Uroczystość jubileuszowa odbyła się w WSD w Tarnowie 17 marca. Połączona była z promocją albumu „Idźcie i głoście” poświęconego historycznym ambonom w kościołach diecezji tarnowskiej, a dedykowanego biskupowi jubilatowi. – Ambona jest jakimś symbolem tego jubileuszu bp. Władysława, bo, jak przyznał, w swojej posłudze biskupiej, wygłosił prawie 13 tys. kazań. Prawdopodobnie w średnim pokoleniu diecezjan nie ma nikogo, kto nie słyszałby biskupa Władysława głoszącego Słowo Boże – mówi ks. dr Jan Bartoszek, redaktor albumu.

- Homilie, które głosi ksiądz biskup Władysław nie trwają 10 czy 15 minut, ale 85 lat jego życia i 60 lat posługi kapłańskiej, bo jubilat nie tylko jest kaznodzieją, ale też świadkiem Ewangelii, którą głosi w każdej chwili swego życia – mówi biskup tarnowski Andrzej Jeż.

W czasie jubileuszowego spotkania refleksją na temat blasków i cieni posługi słowa we współczesnym świecie podzielił się bp Leszek Leszkiewicz, a ks. prof. dr hab. Stanisław Sojka mówił o jubilacie i jego pracy wykładowcy i wychowawcy seminaryjnego, jako realizacji ewangelicznego wezwania „Idźcie i głoście”. 

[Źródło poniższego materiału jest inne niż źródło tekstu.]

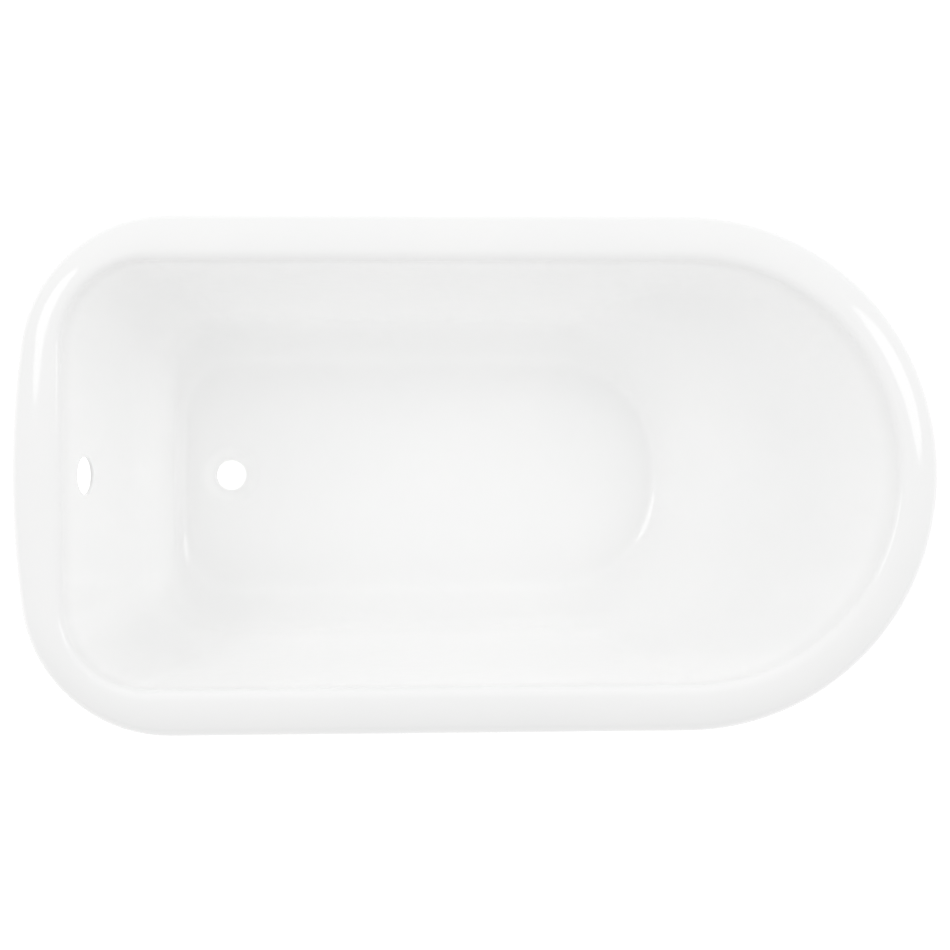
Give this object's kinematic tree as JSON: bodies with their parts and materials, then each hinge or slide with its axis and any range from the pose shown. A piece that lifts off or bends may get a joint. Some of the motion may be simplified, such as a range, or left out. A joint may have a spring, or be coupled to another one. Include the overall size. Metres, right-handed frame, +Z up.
{
  "type": "clawfoot bathtub",
  "caption": "Freestanding roll-rim bathtub of white enamelled cast iron with a sloping head end, on claw-and-ball feet with screw levellers.",
  "frame": {"origin": "on the ground under the middle of the rim's length and width", "axes": "+X from the drain end to the sloping head end, +Y to the left feet, +Z up"},
  "size_m": [1.3718, 0.7738, 0.6001],
  "materials": {
    "white_enamel": "gloss",
    "foot_nickel": "satin",
    "zinc_steel": "satin",
    "glide_nylon": "matte"
  },
  "bodies": {
    "root": {"tub_body": "white_enamel", "foot_drain_left": "foot_nickel", "foot_stud_drain_left": "zinc_steel", "foot_washer_drain_left": "zinc_steel", "foot_spring_washer_drain_left": "zinc_steel", "foot_nut_drain_left": "zinc_steel", "leveller_locknut_drain_left": "zinc_steel", "foot_drain_right": "foot_nickel", "foot_stud_drain_right": "zinc_steel", "foot_washer_drain_right": "zinc_steel", "foot_spring_washer_drain_right": "zinc_steel", "foot_nut_drain_right": "zinc_steel", "leveller_locknut_drain_right": "zinc_steel", "foot_head_left": "foot_nickel", "foot_stud_head_left": "zinc_steel", "foot_washer_head_left": "zinc_steel", "foot_spring_washer_head_left": "zinc_steel", "foot_nut_head_left": "zinc_steel", "leveller_locknut_head_left": "zinc_steel", "foot_head_right": "foot_nickel", "foot_stud_head_right": "zinc_steel", "foot_washer_head_right": "zinc_steel", "foot_spring_washer_head_right": "zinc_steel", "foot_nut_head_right": "zinc_steel", "leveller_locknut_head_right": "zinc_steel"},
    "leveller_glide_drain_left": {"leveller_glide_drain_left": "glide_nylon"},
    "leveller_screw_drain_left": {"leveller_screw_drain_left": "zinc_steel"},
    "leveller_glide_drain_right": {"leveller_glide_drain_right": "glide_nylon"},
    "leveller_screw_drain_right": {"leveller_screw_drain_right": "zinc_steel"},
    "leveller_glide_head_left": {"leveller_glide_head_left": "glide_nylon"},
    "leveller_screw_head_left": {"leveller_screw_head_left": "zinc_steel"},
    "leveller_glide_head_right": {"leveller_glide_head_right": "glide_nylon"},
    "leveller_screw_head_right": {"leveller_screw_head_right": "zinc_steel"}
  },
  "joints": [
    {"name": "leveller_travel_drain_left", "type": "slide", "parent": "root", "child": "leveller_glide_drain_left", "axis": [0, 0, -1], "range_m": [0, 0.01]},
    {"name": "leveller_turn_drain_left", "type": "hinge", "parent": "leveller_glide_drain_left", "child": "leveller_screw_drain_left", "pos_m": [-0.45938, 0.22106, 0.03], "axis": [0, 0, -1], "range_deg": [0, 2404]},
    {"name": "leveller_travel_drain_right", "type": "slide", "parent": "root", "child": "leveller_glide_drain_right", "axis": [0, 0, -1], "range_m": [0, 0.01]},
    {"name": "leveller_turn_drain_right", "type": "hinge", "parent": "leveller_glide_drain_right", "child": "leveller_screw_drain_right", "pos_m": [-0.45938, -0.22106, 0.03], "axis": [0, 0, -1], "range_deg": [0, 2404]},
    {"name": "leveller_travel_head_left", "type": "slide", "parent": "root", "child": "leveller_glide_head_left", "axis": [0, 0, -1], "range_m": [0, 0.01]},
    {"name": "leveller_turn_head_left", "type": "hinge", "parent": "leveller_glide_head_left", "child": "leveller_screw_head_left", "pos_m": [0.24677, 0.21105, 0.03], "axis": [0, 0, -1], "range_deg": [0, 2404]},
    {"name": "leveller_travel_head_right", "type": "slide", "parent": "root", "child": "leveller_glide_head_right", "axis": [0, 0, -1], "range_m": [0, 0.01]},
    {"name": "leveller_turn_head_right", "type": "hinge", "parent": "leveller_glide_head_right", "child": "leveller_screw_head_right", "pos_m": [0.24677, -0.21105, 0.03], "axis": [0, 0, -1], "range_deg": [0, 2404]}
  ],
  "couplings": [
    {"joint": "leveller_turn_drain_left", "follows": "leveller_travel_drain_left", "rad_per_m": 4188.8},
    {"joint": "leveller_turn_drain_right", "follows": "leveller_travel_drain_right", "rad_per_m": 4188.8},
    {"joint": "leveller_turn_head_left", "follows": "leveller_travel_head_left", "rad_per_m": 4188.8},
    {"joint": "leveller_turn_head_right", "follows": "leveller_travel_head_right", "rad_per_m": 4188.8}
  ]
}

- Ostatnio dość często przeżywam jubileusze – przyznał bp Władysław Bobowski. – Wszystkim bardzo dziękuję za tyle dobrych słów, które tu padły. Dowiedziałem się z nich nawet rzeczy, których już sam nie bardzo pamiętam. W każdym razie serdecznie dziękuję. Kiedy obchodzi się taki jubileusz, jak 85. rocznica urodzin, to wszystko jest trochę trudniejsze, ale trzeba się z tym pogodzić – mówił ks. bp Władysław Bobowski.